Kisii pupils in mock sex video need counselling

Some of the teachers who were arrested following a viral video compelling pupils to perform indecent acts, when they before the magistrate court in Ogembo Law Courts in Kisii on February 2, 2022. 

Photo credit: Ondari Ogega | Nation Media Group

What you need to know:

  • The act of watching children engage in indecent behaviour calls for a reminder on each Kenya’s role in protecting children from mental anguish.
  • Section 22(1) of the Sexual Offences Act (2006) underlines that no person is to cause a child psychological abuse.

Last week, a video was widely circulated on social media showing four school boys simulating sex before teachers at a school in Kisii County.

The act of watching children engage in indecent behaviour whether it was a fact-finding mission or not, recording it and sharing it in a platform where millions of people can access it, calls for a reminder on each Kenya’s role in protecting children from further harm, torture, humiliation and mental anguish.

It is illegal to intentionally compel an individual whether a child or an adult to engage in indecent act.

Section 6(d) (ii) of the Sexual Offences Act (2006) penalises a convict with not less than five years in prison for intentionally and unlawfully compelling or inducing another person to engage in an indecent act when the person is “incapable in law of appreciating the nature of an indecent act.” In this case a child.

Section 8 (1) of the Children Act (2022) prioritises the best interests of a child. It states that “In all actions concerning children, whether undertaken by public or private social welfare institutions, courts of law, administrative authorities or legislative bodies,” the best interests of the child shall be the primary consideration.

The seven teachers - five women and two men - have already been arrested and their case is ongoing at a Magistrate Court in Kisii. Did they do what they did with the children’s best interests at heart?
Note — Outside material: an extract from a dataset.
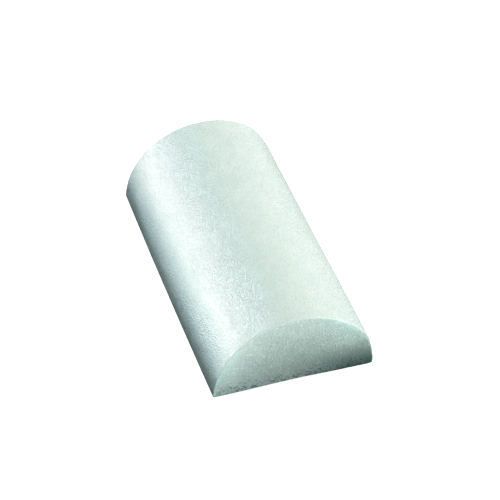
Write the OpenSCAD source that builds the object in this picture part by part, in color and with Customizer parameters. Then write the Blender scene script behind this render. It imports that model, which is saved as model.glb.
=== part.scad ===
// Half-round foam roller: a D-section bar of closed-cell foam that lies on its flat base.
//
// The bar is one half of a round foam log that was slit along its length. The curved face
// keeps the dense pebbled skin of the log. The flat base and the two ends are saw cuts, and
// bare foam shows there inside the thin edge of the skin.
//
// Frame: Y runs along the bar, Z is up, and the origin is the middle of the flat base.

/* [Roller] */
// Diameter of the round log that the half is slit from
roller_d = 152.4; // [100:0.1:200]
// Length of the bar from one sawn end to the other
roller_l = 295; // [150:1:950]
// Height of the slit above the axis of the log, half the saw's kerf and the clean-up cut
slit_rise = 4; // [0:0.5:12]

/* [Skin] */
// Thickness of the dense skin on the curved face
skin_t = 1.2; // [0.6:0.1:3]

/* [Colours] */
// Colour of the skin: pale, slightly green white
skin_colour = [0.86, 0.91, 0.89];
// Colour of the sawn foam
core_colour = [0.78, 0.85, 0.82];

/* [Hidden] */
$fn = 180;
skin_r = roller_d / 2;
core_r = skin_r - skin_t;

// The part of a disc of radius r that lies above the slit, with the slit brought down to y = 0
module half_disc(r) {
    translate([0, -slit_rise])
        intersection() {
            circle(r = r);
            translate([-skin_r, slit_rise])
                square([2 * skin_r, skin_r]);
        }
}

// Runs a section drawn in X and Z along the whole bar, centred on the origin
module along_bar() {
    translate([0, roller_l / 2, 0])
        rotate([90, 0, 0])
            linear_extrude(height = roller_l)
                children();
}

// Solid foam inside the skin: it fills the bar from end to end and makes most of its base
module foam_core() {
    color(core_colour)
        along_bar()
            half_disc(core_r);
}

// Skin over the curved face, bonded to the foam, flush with both ends and with the base
module outer_skin() {
    color(skin_colour)
        along_bar()
            difference() {
                half_disc(skin_r);
                translate([0, -slit_rise])
                    circle(r = core_r);
            }
}

foam_core();
outer_skin();
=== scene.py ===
"""The looks of a half-round foam roller: a pebbled skin over a bar of sawn closed-cell foam."""

import math

import bmesh
import bpy
import numpy as np
from mathutils import Matrix, Vector


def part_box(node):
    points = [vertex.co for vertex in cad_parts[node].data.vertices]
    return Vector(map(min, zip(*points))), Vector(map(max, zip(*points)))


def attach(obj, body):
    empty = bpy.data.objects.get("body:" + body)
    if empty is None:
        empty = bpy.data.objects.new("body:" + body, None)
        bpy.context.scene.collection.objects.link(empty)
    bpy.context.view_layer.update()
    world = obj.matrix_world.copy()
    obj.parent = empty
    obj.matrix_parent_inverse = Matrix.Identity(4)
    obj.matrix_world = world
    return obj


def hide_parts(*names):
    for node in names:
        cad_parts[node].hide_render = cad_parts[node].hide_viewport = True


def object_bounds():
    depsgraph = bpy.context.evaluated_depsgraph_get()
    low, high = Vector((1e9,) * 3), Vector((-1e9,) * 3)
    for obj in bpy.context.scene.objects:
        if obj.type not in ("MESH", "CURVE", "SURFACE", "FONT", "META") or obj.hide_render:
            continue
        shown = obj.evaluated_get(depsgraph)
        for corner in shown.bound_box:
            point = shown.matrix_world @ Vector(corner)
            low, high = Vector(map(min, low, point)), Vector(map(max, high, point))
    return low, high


MM = 0.001

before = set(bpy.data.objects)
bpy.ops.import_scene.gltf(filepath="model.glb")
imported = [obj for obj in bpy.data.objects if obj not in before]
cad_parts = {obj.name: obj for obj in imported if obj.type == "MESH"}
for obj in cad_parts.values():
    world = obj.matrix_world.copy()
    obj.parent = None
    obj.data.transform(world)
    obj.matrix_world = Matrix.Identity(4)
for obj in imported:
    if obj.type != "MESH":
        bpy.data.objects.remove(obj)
cad_low, cad_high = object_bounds()

# ---- Sizes, all worked out from the two CAD solids -------------------------------------------

core_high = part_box("foam_core")[1]
skin_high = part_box("outer_skin")[1]
half_length = skin_high.y
half_width = skin_high.x
height = skin_high.z
# The circle that passes through both base corners and the crown
skin_radius = (half_width ** 2 + height ** 2) / (2 * height)
arc_centre_z = height - skin_radius
skin_thickness = skin_high.z - core_high.z
core_radius = skin_radius - skin_thickness

# ---- Random relief, the same on every run ----------------------------------------------------

END_SEEDS = ((-1, 31), (1, 41))  # the near end (-1) and the far one (1), each with its seed
LATTICE = 256  # a random table repeats after this many cells, further than any face reaches


def cell_corner(x, y, cell):
    """The cell that each point lies in, and how far across that cell it is."""
    across, along = np.asarray(x) / cell[0], np.asarray(y) / cell[1]
    i, j = np.floor(across).astype(int), np.floor(along).astype(int)
    return i, j, across - i, along - j


def swells(x, y, cell, seed):
    """Smooth random height, from -1 to 1, with about one hill or hollow to a cell."""
    table = np.random.RandomState(seed).uniform(-1, 1, (LATTICE, LATTICE))
    i, j, u, v = cell_corner(x, y, cell)
    u, v = u * u * (3 - 2 * u), v * v * (3 - 2 * v)

    def corner(di, dj):
        return table[(i + di) % LATTICE, (j + dj) % LATTICE]

    near = corner(0, 0) * (1 - u) + corner(1, 0) * u
    far = corner(0, 1) * (1 - u) + corner(1, 1) * u
    return near * (1 - v) + far * v


def pebbles(x, y, cell, seed):
    """Rounded pebbles packed side by side: 1 on their crowns, falling to 0 in the creases."""
    spots = np.random.RandomState(seed).uniform(0.05, 0.95, (LATTICE, LATTICE, 2))
    i, j, u, v = cell_corner(x, y, cell)
    nearest = np.full(u.shape, 9.0)
    second = np.full(u.shape, 9.0)
    for di in (-1, 0, 1):
        for dj in (-1, 0, 1):
            spot = spots[(i + di) % LATTICE, (j + dj) % LATTICE]
            distance = np.hypot(di + spot[..., 0] - u, dj + spot[..., 1] - v)
            second = np.minimum(second, np.maximum(nearest, distance))
            nearest = np.minimum(nearest, distance)
    rise = np.clip((second - nearest) / 0.75, 0, 1)
    return rise * (2 - rise)


def skin_relief(around, along):
    """How far the pebbled skin stands out at a place on the unrolled curved face."""
    slow = swells(around, along, (46 * MM, 60 * MM), 11) * 0.15 * MM
    grain = pebbles(around, along, (2.4 * MM, 2.2 * MM), 12) * 0.09 * MM
    fine = swells(around, along, (1.8 * MM, 1.7 * MM), 13) * 0.05 * MM
    wrinkled = np.clip(swells(around, along, (30 * MM, 24 * MM), 14) + 0.3, 0, 1)
    wrinkle = swells(around, along, (6.0 * MM, 1.9 * MM), 15) * wrinkled * 0.07 * MM
    return slow + grain + fine + wrinkle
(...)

Did the supposedly subordinate staff member, who recorded the video to show the boys' parents how their children were getting spoiled, but ended up sharing on social media do it in the best interest of the children? 

Psychological abuse

Further in Section 22(1) of the same legislation underlines that no person is to cause a child psychological abuse, a crime that earns one up to five years in prison or a fine of up to Sh2 million.

Already, Gucha branch Kenya National Union of Teachers Executive Secretary Lucy Machuka, has claimed that the teachers were on a “fact-finding mission to collect evidence of the children’s alleged indulgence in indecent behaviour,”

But that kind of procedure is “more traumatising and humiliating to the children,” points out Ilham Hisham, an advocate of the High Court. And the boys need counselling.

“They need psychosocial support,” she says.

“They (the boys) were scared. If you look at the second lot, he even had tears, you could see him wipe the face.”